__Instructions for the task__.
Give the listing below again in full, exactly as written.
=== Given information ===
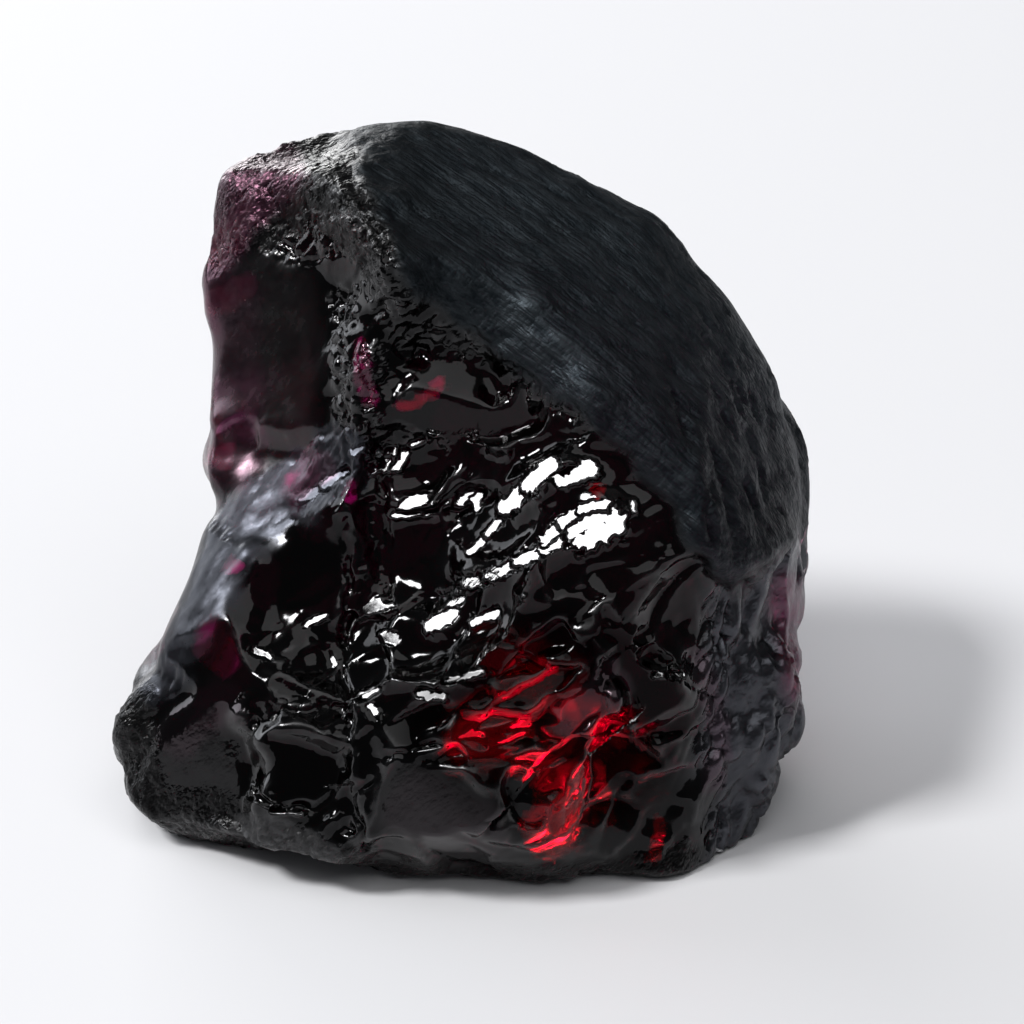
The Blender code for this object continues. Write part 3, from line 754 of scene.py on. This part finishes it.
def cut_flats(stone, random):
    """Cuts the larger facets, then the treads as runs of short flat pieces."""
    points, facing = points_of(stone), normals_of(stone) @ OUTWARD
    frayed = fray(points, FACET_FRAY)
    for line, half_width, way in FACETS:
        points = cut_facet(points, facing, frayed, line, half_width, unit(way))
    frayed = fray(points, TREAD_FRAY)
    for line, half_height in TREADS:
        for piece in pieces_of(line, max(TREAD_PIECE, TREAD_PIECE_HEIGHTS * half_height)):
            way = unit(np.array(TREAD_FACING) + random.normal(0.0, TREAD_STRAY, 3))
            points = cut_flat(points, facing, frayed, piece, half_height, way)
    put_points(stone, points)


def open_cracks(stone):
    """Opens the narrow cracks of the front."""
    points, normals = points_of(stone), normals_of(stone)
    places = on_front(points) + sway(points, *CRACK_SWAY)
    gaps = np.clip(0.5 + CRACK_GAPS * uneven(points, CRACK_GAP_WAVE), 0.0, 1.0)
    cut = np.zeros(len(points))
    for line, half_width, depth in CRACKS:
        distance, _ = along_line(places, line)
        cut = np.maximum(cut, depth * gaps * np.clip(1 - distance / half_width, 0.0, 1.0))
    put_points(stone, points - normals * (cut * (normals @ OUTWARD > CRACKED_FROM))[:, None])


def wear_crown(stone, random):
    """Gives the worn crown slow swells, and gouges that run with the wear."""
    points, normals = points_of(stone), normals_of(stone)
    worn = worn_share(points, normals)
    rise = sum(height * uneven(points, wave) for wave, height in SWELLS)
    for zone, count, run, least, most, half_width, depth in GOUGES:
        run = run_on_front(run)
        share = zone_share(zone, points, normals) * (normals @ OUTWARD > 0)
        seeds = scattered(random, points, share + FAINT, count)
        for seed, length in zip(seeds, random.uniform(least, most, count)):
            off = points - seed
            along = off @ run
            aside = np.linalg.norm(off - along[:, None] * run, axis=1)
            hollow = np.clip(1 - (along / length) ** 2 - (aside / half_width) ** 2, 0.0, 1.0)
            rise = rise - depth * hollow
    put_points(stone, points + normals * (np.maximum(rise, WEAR_DEEPEST) * worn)[:, None])


def seat_flat(stone):
    """Sets the lowest stretch of skin flat on the seat."""
    points = points_of(stone)
    low = points[:, 2] < SEAT_LIP
    points[low, 2] = 0.0
    put_points(stone, points)


# --- What the skin is like --------------------------------------------------------------------


def keep_attribute(obj, name, values):
    """Keeps one number per vertex on the mesh."""
    attribute = obj.data.attributes.new(name, "FLOAT", "POINT")
    attribute.data.foreach_set("value", values.astype(np.float32))


def keep_colour(obj, name, colours):
    """Keeps one colour per vertex on the mesh."""
    attribute = obj.data.color_attributes.new(name, "FLOAT_COLOR", "POINT")
    opaque = np.column_stack([colours, np.ones(len(colours))])
    attribute.data.foreach_set("color", opaque.astype(np.float32).ravel())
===
__Correct response__.
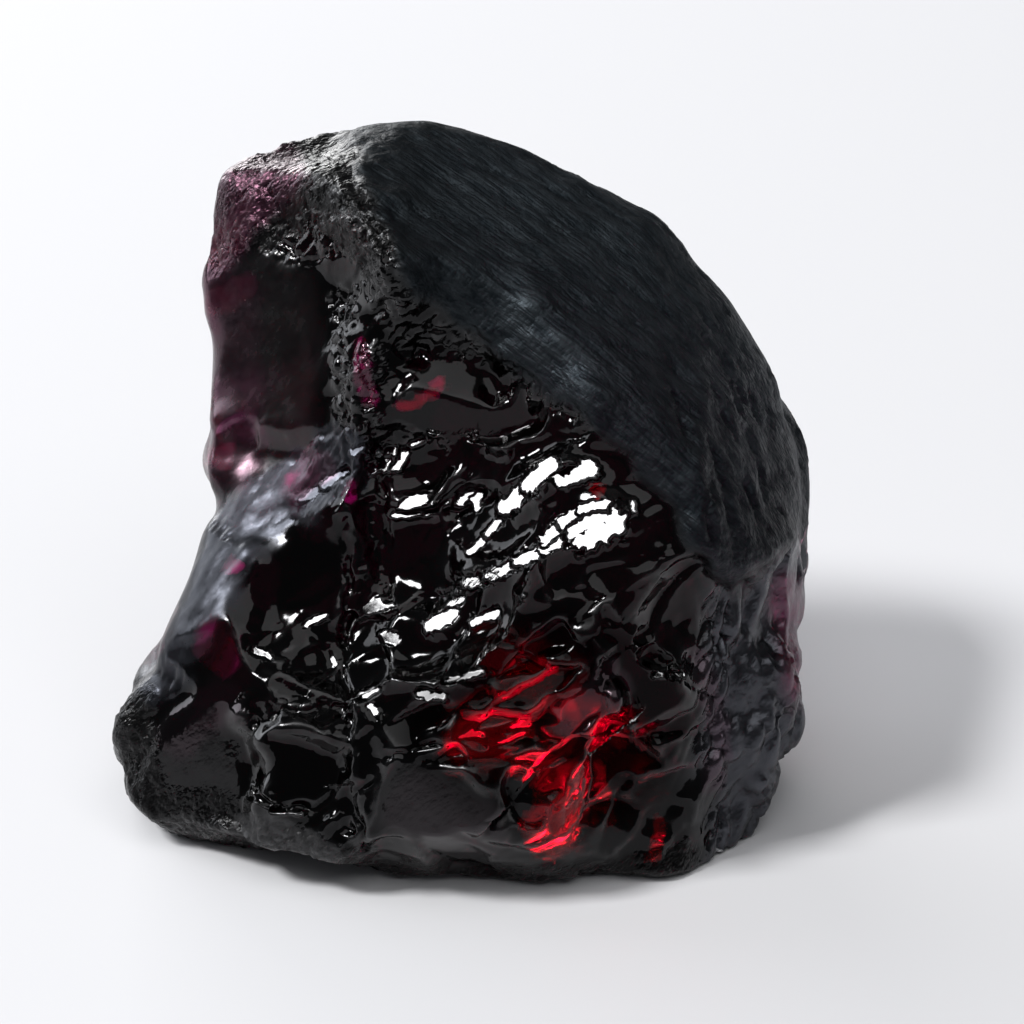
The Blender code for this object continues. Write part 3, from line 754 of scene.py on. This part finishes it.
def cut_flats(stone, random):
    """Cuts the larger facets, then the treads as runs of short flat pieces."""
    points, facing = points_of(stone), normals_of(stone) @ OUTWARD
    frayed = fray(points, FACET_FRAY)
    for line, half_width, way in FACETS:
        points = cut_facet(points, facing, frayed, line, half_width, unit(way))
    frayed = fray(points, TREAD_FRAY)
    for line, half_height in TREADS:
        for piece in pieces_of(line, max(TREAD_PIECE, TREAD_PIECE_HEIGHTS * half_height)):
            way = unit(np.array(TREAD_FACING) + random.normal(0.0, TREAD_STRAY, 3))
            points = cut_flat(points, facing, frayed, piece, half_height, way)
    put_points(stone, points)


def open_cracks(stone):
    """Opens the narrow cracks of the front."""
    points, normals = points_of(stone), normals_of(stone)
    places = on_front(points) + sway(points, *CRACK_SWAY)
    gaps = np.clip(0.5 + CRACK_GAPS * uneven(points, CRACK_GAP_WAVE), 0.0, 1.0)
    cut = np.zeros(len(points))
    for line, half_width, depth in CRACKS:
        distance, _ = along_line(places, line)
        cut = np.maximum(cut, depth * gaps * np.clip(1 - distance / half_width, 0.0, 1.0))
    put_points(stone, points - normals * (cut * (normals @ OUTWARD > CRACKED_FROM))[:, None])


def wear_crown(stone, random):
    """Gives the worn crown slow swells, and gouges that run with the wear."""
    points, normals = points_of(stone), normals_of(stone)
    worn = worn_share(points, normals)
    rise = sum(height * uneven(points, wave) for wave, height in SWELLS)
    for zone, count, run, least, most, half_width, depth in GOUGES:
        run = run_on_front(run)
        share = zone_share(zone, points, normals) * (normals @ OUTWARD > 0)
        seeds = scattered(random, points, share + FAINT, count)
        for seed, length in zip(seeds, random.uniform(least, most, count)):
            off = points - seed
            along = off @ run
            aside = np.linalg.norm(off - along[:, None] * run, axis=1)
            hollow = np.clip(1 - (along / length) ** 2 - (aside / half_width) ** 2, 0.0, 1.0)
            rise = rise - depth * hollow
    put_points(stone, points + normals * (np.maximum(rise, WEAR_DEEPEST) * worn)[:, None])


def seat_flat(stone):
    """Sets the lowest stretch of skin flat on the seat."""
    points = points_of(stone)
    low = points[:, 2] < SEAT_LIP
    points[low, 2] = 0.0
    put_points(stone, points)


# --- What the skin is like --------------------------------------------------------------------


def keep_attribute(obj, name, values):
    """Keeps one number per vertex on the mesh."""
    attribute = obj.data.attributes.new(name, "FLOAT", "POINT")
    attribute.data.foreach_set("value", values.astype(np.float32))


def keep_colour(obj, name, colours):
    """Keeps one colour per vertex on the mesh."""
    attribute = obj.data.color_attributes.new(name, "FLOAT_COLOR", "POINT")
    opaque = np.column_stack([colours, np.ones(len(colours))])
    attribute.data.foreach_set("color", opaque.astype(np.float32).ravel())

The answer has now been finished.